From the starter/ root:

vercel dev

The first time, the CLI prompts you to link the directory to a Vercel project:

? Set up and deploy "starter"? yes
? Which scope do you want to deploy to? Your Name
? Link to existing project? No
? What's your project's name? hazel-home
? In which directory is your code located? ./

Accept the defaults. Vercel detects Next.js from package.json and Python from pyproject.toml. A few seconds later:

> Ready! Available at http://localhost:3000

One URL. Both apps behind it.

What vercel dev is doing

The CLI reads your project structure the same way Vercel does at deploy time. Next.js runs as the main app on /. Anything under /api/* routes to your FastAPI app at api/index.py. Both come from one local server on port 3000.

Confirm the frontend

Open http://localhost:3000. You'll see the Hazel Home furniture listing with mock data, same as before. The page is being rendered by Next.js running through vercel dev, but the output is identical.

Confirm the backend

Open http://localhost:3000/api/items. The FastAPI JSON comes back:

[
  {"id": 1, "name": "Fernwood Sectional", "category": "Seating", "price": 2499.0, "in_stock": true},
  ...
]

Same data, different URL. Instead of http://localhost:8000/api/items from the standalone FastAPI server, the endpoint is now http://localhost:3000/api/items, served through vercel dev.

Notice what just happened

The FastAPI code didn't change. The Next.js code didn't change. Only the way we run things changed. And now:

  • Both apps answer at http://localhost:3000
  • There's no cross-origin request because there's no second origin
  • CORS isn't something we have to configure because it isn't something that applies

This is the same routing behavior that will happen when we deploy to Vercel in Section 3. Local dev now matches production, and we didn't have to touch a line of application code.

What about CORS?

If your backend lived on a different domain from your frontend (say, a separate FastAPI instance on a VPS), you'd need CORS middleware to allow the cross-origin request. Because our backend lives in the same project as the frontend, we don't. Worth knowing CORS exists so you can reach for it when the architecture calls for it.

Try It

With vercel dev running, both endpoints should be reachable through localhost:3000:

curl http://localhost:3000/api
{"message": "Hazel Home Furniture API"}
curl http://localhost:3000/api/items | head -c 100
[{"id":1,"name":"Fernwood Sectional","category":"Seating","price":2499.0,"in_stock":true}

Both apps, one URL.

Troubleshooting

vercel dev asks to link to an existing project: If you've deployed either app before in a different configuration, the CLI may try to link to an existing project. Answer "No" and let it create a fresh one for this course.

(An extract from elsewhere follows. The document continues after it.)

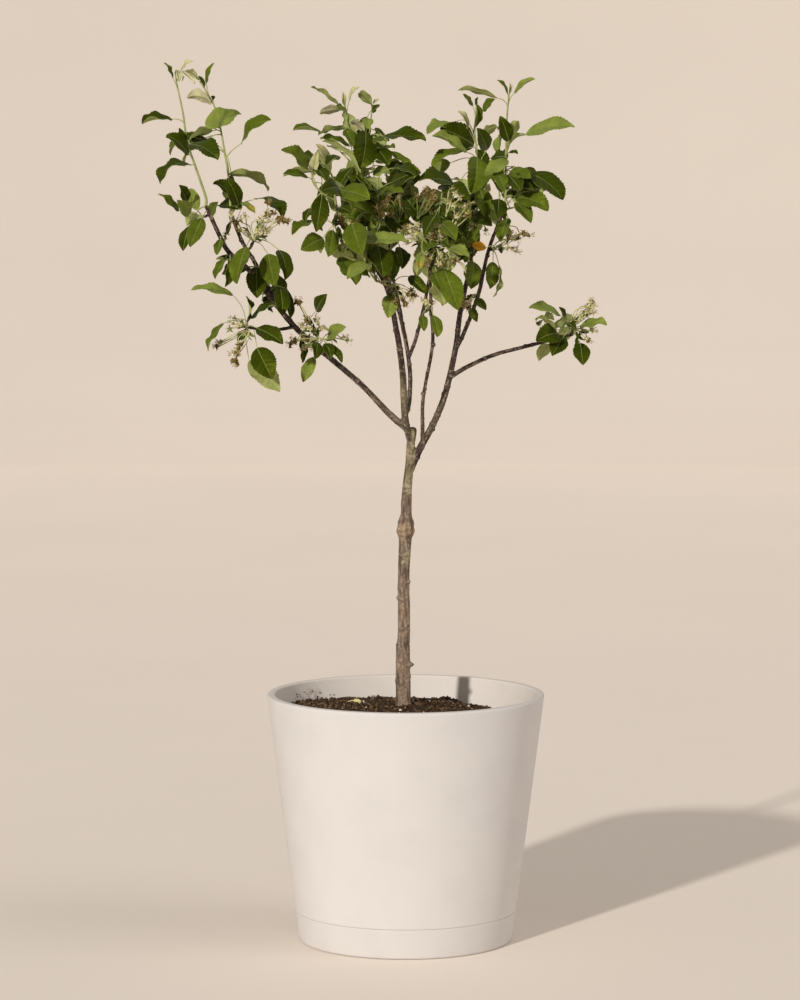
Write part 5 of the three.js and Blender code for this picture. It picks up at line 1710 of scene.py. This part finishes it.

/api/items returns 404 or "Not Found": The FastAPI routes need to match the full path. Open starter/api/index.py and confirm the routes are defined as @app.get("/api") and @app.get("/api/items"), not just / and /items.

Port 3000 is already in use: Another process (like a lingering npm run dev) is holding the port. Kill it with lsof -ti:3000 | xargs kill and try vercel dev again.

Python dependencies not installed: If /api/items throws a Python import error, vercel dev didn't pick up pyproject.toml. Run pip install "fastapi[standard]" from starter/ and restart vercel dev.

Done-When

  • vercel dev runs without errors from starter/
  • http://localhost:3000 loads the furniture listing page
  • http://localhost:3000/api/items returns the FastAPI JSON
  • Both work in the same browser tab with no CORS errors

Solution

cd starter
vercel dev

No code changes. The starter files already have the structure vercel dev expects.